Breaking this cycle takes more than new tools. It starts with real integration — of data, people, processes and plans.
From FP&A to xP&A
Planning is no longer just a finance exercise. What used to be a budgeting cycle managed in isolation is turning into something faster, more connected and far more useful to the business. Sales, supply chain, HR and operations each have a role to play — and they all need to plan using the same assumptions.
That is the essence of Extended Planning and Analysis, or xP&A: a joined-up approach that brings strategic, financial and operational planning into one single process. It helps organisations stay aligned, make better decisions and move quickly when situations change. xP&A works in every direction. It connects top-down targets with bottom-up insights. It links long-term goals with day-to-day action. Most importantly, it brings different teams into one shared planning rhythm.
The diagram (Figure 2) below shows how it fits together. Instead of separate vertical processes, xP&A creates a single, connected structure that runs across the business.

Figure 2: How xP&A Connects Planning
The way in which planning is done is changing too. Static models are being replaced by dynamic, driver-based ones.

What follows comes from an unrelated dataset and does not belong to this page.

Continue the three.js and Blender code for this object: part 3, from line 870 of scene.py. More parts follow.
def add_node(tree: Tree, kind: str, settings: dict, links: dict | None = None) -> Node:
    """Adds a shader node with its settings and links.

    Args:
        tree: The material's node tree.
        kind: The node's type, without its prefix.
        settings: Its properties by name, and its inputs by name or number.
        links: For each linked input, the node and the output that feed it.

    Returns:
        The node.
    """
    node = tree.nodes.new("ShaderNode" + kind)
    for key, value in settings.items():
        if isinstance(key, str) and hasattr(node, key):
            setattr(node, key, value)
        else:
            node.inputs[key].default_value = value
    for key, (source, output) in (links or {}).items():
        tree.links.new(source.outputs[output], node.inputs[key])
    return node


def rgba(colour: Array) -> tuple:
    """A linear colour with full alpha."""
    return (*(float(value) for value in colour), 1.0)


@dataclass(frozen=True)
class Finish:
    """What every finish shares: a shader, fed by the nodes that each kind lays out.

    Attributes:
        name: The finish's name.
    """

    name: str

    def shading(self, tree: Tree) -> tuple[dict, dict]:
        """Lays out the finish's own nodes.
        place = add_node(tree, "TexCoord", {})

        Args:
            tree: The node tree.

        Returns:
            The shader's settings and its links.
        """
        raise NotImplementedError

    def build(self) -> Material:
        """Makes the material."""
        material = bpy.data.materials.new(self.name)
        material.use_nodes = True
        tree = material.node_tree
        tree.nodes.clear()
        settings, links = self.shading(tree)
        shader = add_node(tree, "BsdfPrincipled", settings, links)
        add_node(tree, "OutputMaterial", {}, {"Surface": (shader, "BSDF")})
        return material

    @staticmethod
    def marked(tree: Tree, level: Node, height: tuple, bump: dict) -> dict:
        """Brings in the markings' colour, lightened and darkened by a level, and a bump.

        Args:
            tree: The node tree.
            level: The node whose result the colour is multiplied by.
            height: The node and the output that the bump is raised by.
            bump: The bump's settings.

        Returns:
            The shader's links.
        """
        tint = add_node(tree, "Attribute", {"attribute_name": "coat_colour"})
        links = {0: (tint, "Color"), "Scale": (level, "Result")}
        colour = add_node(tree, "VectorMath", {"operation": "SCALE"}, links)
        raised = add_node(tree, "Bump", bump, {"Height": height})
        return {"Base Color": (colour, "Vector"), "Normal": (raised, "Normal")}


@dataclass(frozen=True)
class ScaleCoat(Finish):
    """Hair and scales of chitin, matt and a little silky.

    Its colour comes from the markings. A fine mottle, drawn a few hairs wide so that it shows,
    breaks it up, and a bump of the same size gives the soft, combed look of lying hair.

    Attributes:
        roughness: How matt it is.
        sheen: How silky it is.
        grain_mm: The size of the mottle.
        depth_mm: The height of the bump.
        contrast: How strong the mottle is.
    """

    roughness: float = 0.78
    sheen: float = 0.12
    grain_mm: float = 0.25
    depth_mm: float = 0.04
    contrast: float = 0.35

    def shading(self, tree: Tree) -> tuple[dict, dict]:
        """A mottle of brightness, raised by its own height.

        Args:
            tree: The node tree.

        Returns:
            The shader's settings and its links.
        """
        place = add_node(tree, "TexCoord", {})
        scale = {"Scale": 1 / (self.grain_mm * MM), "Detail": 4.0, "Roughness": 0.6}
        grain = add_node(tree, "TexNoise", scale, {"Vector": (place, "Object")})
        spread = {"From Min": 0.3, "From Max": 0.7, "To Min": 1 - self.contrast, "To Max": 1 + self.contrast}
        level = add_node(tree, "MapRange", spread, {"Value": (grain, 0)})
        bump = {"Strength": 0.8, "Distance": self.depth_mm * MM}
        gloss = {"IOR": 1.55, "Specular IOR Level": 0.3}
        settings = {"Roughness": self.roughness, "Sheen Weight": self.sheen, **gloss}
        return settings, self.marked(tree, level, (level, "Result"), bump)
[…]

Scenarios that used to take days can now be built in minutes. Instead of wrestling with spreadsheet versions, teams can adjust plans in real time and focus on what matters.
Analysis has moved on as well. It is no longer just about explaining what happened — and more about helping the business look ahead, using predictive insights to make better decisions. And perhaps the biggest shift of all: planning is no longer something handed down. It is built collaboratively. When teams help shape the plan, they understand it, own it and respond faster when things change.

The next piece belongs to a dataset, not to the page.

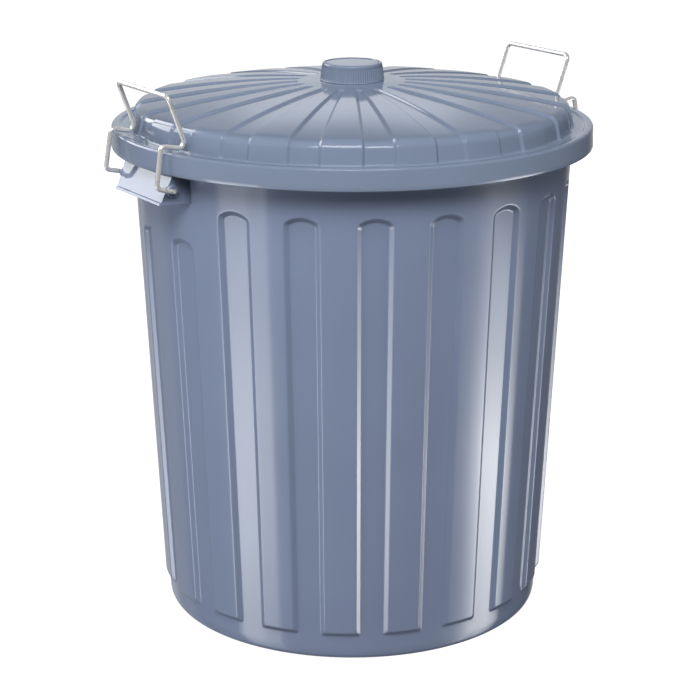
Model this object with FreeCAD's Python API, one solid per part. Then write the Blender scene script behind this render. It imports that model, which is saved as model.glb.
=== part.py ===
import FreeCAD, Part
import math
import os

os.makedirs("parts", exist_ok=True)
V = FreeCAD.Vector

# ---------------------------------------------------------------- dimensions, mm
N_PANELS = 20               # sunk panels round the wall, and sunk wedges round the lid
PITCH = 360.0 / N_PANELS
FIRST = PITCH / 2.0         # a raised land is centred on each handle

# body wall
LAND_R0 = 205.3             # raised surface, radius at the floor line
LAND_SLOPE = 0.0457         # radius gained per mm of height
SUNK = 4.1                  # how far the panels lie below the lands
WALL = 2.4                  # wall thickness
BAND_TOP = 32.0             # top of the plain base band
BASE_FILLET = 7.4
FLOOR_T = 2.6
FOOT_IN = 182.0             # inner radius of the foot ring
FOOT_RISE = 3.0             # floor centre stands this far off the ground
PANEL_HALF = 4.55           # half angle of a panel at land level, degrees
PANEL_DRAFT = 1.2           # angle lost by each sloping side
PANEL_TOP_DRAFT = 4.6       # height lost by the sloping top
PANEL_TOP = 468.0           # crown of the arched panel top
PANEL_TOP_LOW = 430.0       # crown of the panels beside a bracket
ARCH = 7.0                  # arch height

# rim
RIM_TOP = 511.0
RIM_R = 246.3
RIM_LIP = 500.6
RIM_T = 2.4

# bracket boxes
BR_BOT = 468.6
BR_TOP = 498.2
BR_FACE_BOT = (250.5, 47.0)
BR_FACE_TOP = (237.5, 50.4)
BR_BACK_R = 210.0
BR_BACK_T = (57.0, 57.2)
BR_WALL = 2.7
LIP_H = 2.6
LIP_OUT = 1.3
BOSS_R = 6.6
BOSS_FACE = 52.5            # flat face round the pin hole, distance from the middle of the box

# wire handles
WIRE_R = 2.4
PIN_CLEAR = 0.06
PIV_R = 237.5
PIV_Z = 482.5
PIN_IN = 44.0
BEND = 4.6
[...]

That is the real power of xP&A. It is not just better planning — it is better business.
From Siloed to Smart: A Practitioner Roadmap to xP&A
xP&A goes beyond a technology shift — it is a fundamental change in how planning is owned, aligned and executed. Based on insights from our research interviews and ongoing International FP&A Board discussions in more than 20 countries, five practical steps have emerged. These steps are summarised in Figure 3 and illustrated below through examples shared by senior practitioners.

Figure 3: Five Steps to xP&A Implementation
Step 1: Get Your Culture Ready
Every transformation starts with people. In xP&A, planning is no longer just finance’s responsibility: sales, marketing, operations and HR must all be involved. The role of FP&A evolves — from plan owners to business connectors.
At one Board meeting, a senior FP&A leader from a global FMCG group shared how integrating commercial and finance teams uncovered a long-overlooked pricing and stock issue. With shared planning, the commercial team was able to act quickly and recover lost performance.
Step 2: Harmonise Your Plans
xP&A only works when strategic goals flow into operational decisions and financial targets. That means linking plans across the business, not running them in isolation.
In one example, an energy company used xP&A to connect its carbon reduction strategy with vehicle fleet planning and operational budgets. This turned sustainability targets into real actions — built into the plan from the start.
Step 3: Build Driver-Based Models
Static plans do not adapt. Driver-based models reveal what truly moves the business — and connect decisions across strategy, operations and finance.
A technology leader shared how their team used drivers to test multiple growth scenarios. Pricing, production and staffing inputs were adjusted in real time — giving teams a clear view of trade-offs before acting.
Step 4: Use the Right Technology
A strong platform brings the process to life. One healthcare provider used a cloud-based solution to connect HR, procurement and operations data. Planning cycles shortened. Visibility improved. Teams made decisions faster and with more confidence.
Step 5: Make It Continuous
One global tech company representative described how they replaced their annual budget with rolling forecasts. Sales, marketing and ops used shared drivers to plan together — staying in sync with business reality as it changed.
Assessing Your Maturity: Where Are You on the Journey?
Every transformation starts with an understanding of where you stand. Before making changes to planning, it helps to take a step back and identify what is working, where the gaps are, and what best practice might look like for your organisation. In our conversations with FP&A leaders around the world, many have found it useful to reflect on areas like leadership, data, technology and business partnering — not to score themselves, but to focus their efforts and build a clear path forward.
Make xP&A More Than a Buzzword
The 2026 FP&A Trends Survey shows just how far most organisations still are from full integration. Only 10% have fully integrated strategic, financial and operational planning, while 22% report no integration at all. The remaining 68% are stuck somewhere in between, linking two areas at a time. Often, finance is connected to operations, or to strategy. But these are still partial fixes. Full alignment across strategy, finance and operations remains the exception.
One figure stands out: only 7% link strategy directly to operations. That is more than a system issue — it exposes a structural gap between vision and execution.
If xP&A is to deliver real impact, it needs to be owned. Not by finance alone, but by the business as a whole. When planning is shared, connected and understood, it becomes something more than a process. It becomes how decisions get made.